La manière dont Delhaize gère la situation est violente, dure, sans aucune négociation… C’est scandaleux, c’est un manque de respect total pour les travailleurs. Il y a une violence terrible de la part de Delhaize. Au-delà de cela, c’est tout le système du commerce en Belgique qui risque d’être bousculé. Si Delhaize ne fait plus que cela, les autres auront difficile de tenir le coup sans appliquer le même système. On parle d’un changement sur le temps de travail, sur la rémunération, sur les heures supplémentaires… Si Delhaize va au bout, ce sera inévitable. Et les autres chaînes auront du mal à concurrencer ce modèle. En Allemagne, on ne travaille pas le dimanche: on ne répond pas à une demande, on a créé un besoin !

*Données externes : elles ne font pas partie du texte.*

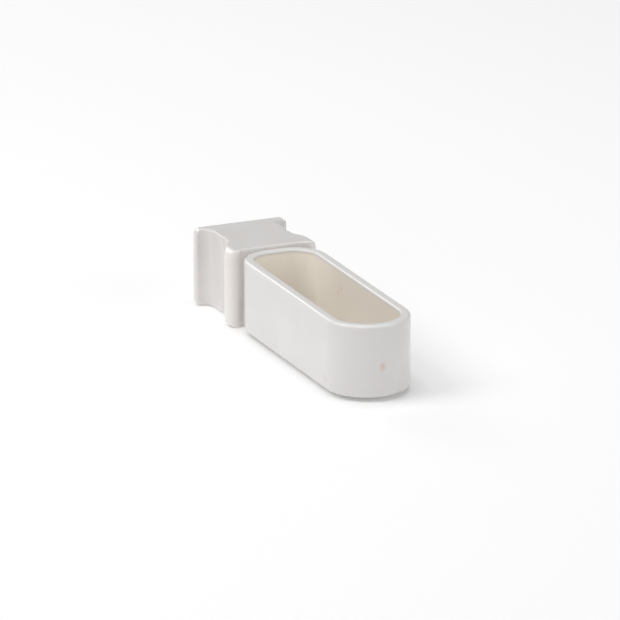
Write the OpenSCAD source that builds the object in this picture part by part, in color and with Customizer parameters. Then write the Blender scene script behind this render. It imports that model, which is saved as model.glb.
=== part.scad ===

Derrière ce conflit, c’est aussi une remise en question des libertés syndicales, et ça devient très grave. Les ordonnances des tribunaux, c’est ahurissant ! On intervient dans un conflit social pour l’intérêt d’une multinationale, en retirant aux travailleurs le dernier moyen qu’ils ont pour se mettre autour de la table. C’est scandaleux. On a commencé par les 17 sur le pont de Cheratte, il y a eu par après AB InBev. Et, ici, des gens reçoivent des astreintes à la maison, même ceux qui n’étaient pas sur le piquet. Le droit de grève est mis en danger, et cela permet à un Ducarme fort de ces jugements de venir avec une loi disant qu’il ne sera plus possible d’empêcher quelqu’un d’aller sur le lieu de travail.

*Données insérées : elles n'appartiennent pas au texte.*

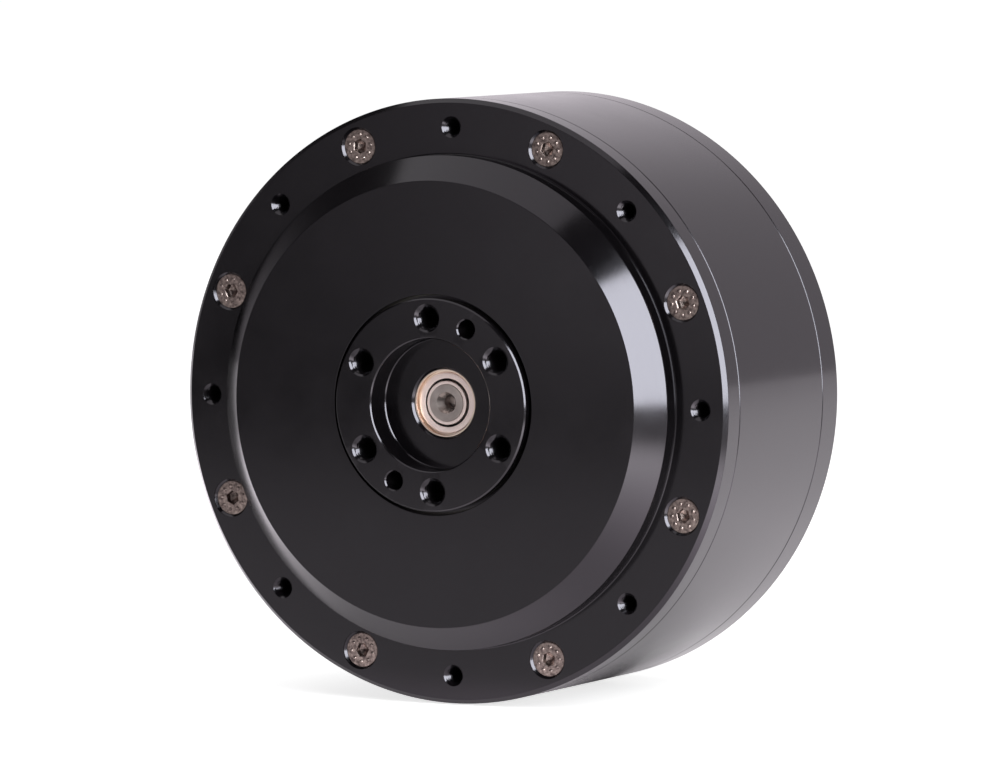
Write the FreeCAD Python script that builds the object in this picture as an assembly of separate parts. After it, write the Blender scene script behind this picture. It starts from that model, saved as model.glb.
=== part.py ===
import FreeCAD, Part
import math
import os

# Robot joint actuator, millimetres. Everything turns about the Y axis. The output flange faces -Y
# and +Z is up. The origin is the centre of the front mounting face, and depth grows towards +Y.
# An angle is counted from +X towards +Z.

# ---- case
CASE_WALL = 3.4
BELL_CLEARANCE = 0.6
FRONT_RIM = 4.8
REAR_RIM = 6.4
FRONT_CHAMFER = 0.7
REAR_CHAMFER = 0.5
RIM_WIDTH = 9.0
BOSS_HEIGHT = 7.0
BOSS_BEVEL = 4.0
BOSS_WALL = 2.4
THREAD_BAND = 8.0
THREAD_BAND_LENGTH = 6.0
SEAM_CHAMFER = 0.28
SPIGOT_LENGTH = 2.0
SPIGOT_WALL = 2.0
SPIGOT_PLAY = 0.1
COVER_POCKET_COUNT = 6
COVER_POCKET_WALL = 2.5
COVER_RIB_ANGLE = 18.0

# ---- screws and mounting holes
RIM_INSET = 4.6
RIM_SCREW_COUNT = 8
RIM_SCREW_LENGTH = 10.0
M3_RADIUS = 1.5
M3_TAP_RADIUS = 1.25
M3_HEAD_RADIUS = 2.85
M3_HEX = 2.0
M3_HEX_DEPTH = 1.2
M25_RADIUS = 1.25
M25_HEAD_RADIUS = 2.3
M25_HEX = 1.5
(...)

Je ne comprends pas les juges, car c’est une requête unilatérale et on ne demande même pas l’avis de la partie adverse. De plus, dans certaines ordonnances on retrouve les mots que l’employeur utilise dans sa requête, c’est choquant. Et alors la répercussion ! Ça pourrait créer une jurisprudence pour d’autres conflits. On essaye de réduire notre pouvoir, notre rapport de force et celui des travailleurs qui se défendent, alors que l’agresseur, c’est Delhaize ! C’est en discussion, mais il devrait y avoir, dans la deuxième quinzaine de mai, des actions de revendications en front commun par rapport à cela.
Quelle issue voyez-vous ?
On a vu des gens être menottés… C’est disproportionné, ce ne sont pas des terroristes mais des travailleurs. Je ne m’attends pas à une sortie glorieuse pour qui que ce soit. L’idée du PS de fusionner les commissions paritaires est bonne, mais ce n’est pas le moment. Revenir en arrière de la part de Delhaize ? Je n’y crois pas. Je souhaiterais qu’on entre dans une procédure Renault pour avoir des propositions, discuter d’un plan social, négocier… Je crains qu’à l’avenir, toute représentation des travailleurs soit éteinte ; il y aurait matière à réfléchir sur une forme de représentation en regroupant des franchisés par zone. Enfin, de nombreux franchisés sont déjà dans la merde (sic), et on va créer d’autres franchises. Que se passera-t-il quand Heusy ouvrira le dimanche alors que celui de Stembert en profite aujourd’hui ? Le projet est mal foutu mais je vois mal comment, surtout avec ces astreintes, on reviendrait en arrière (même si des collègues les contestent). C’est un conflit qui risque de s’enliser, d’être difficile et dont les conséquences seront lourdes pour l’ensemble des travailleurs de tous les magasins, pour les libertés syndicales et pour la commission paritaire 202 qui risque de tomber (on ne les emmerdera pas au début, mais après ils risquent de perdre ce qu’ils ont négocié par le passé car la CCT 32 bis ne garantit que 6 mois).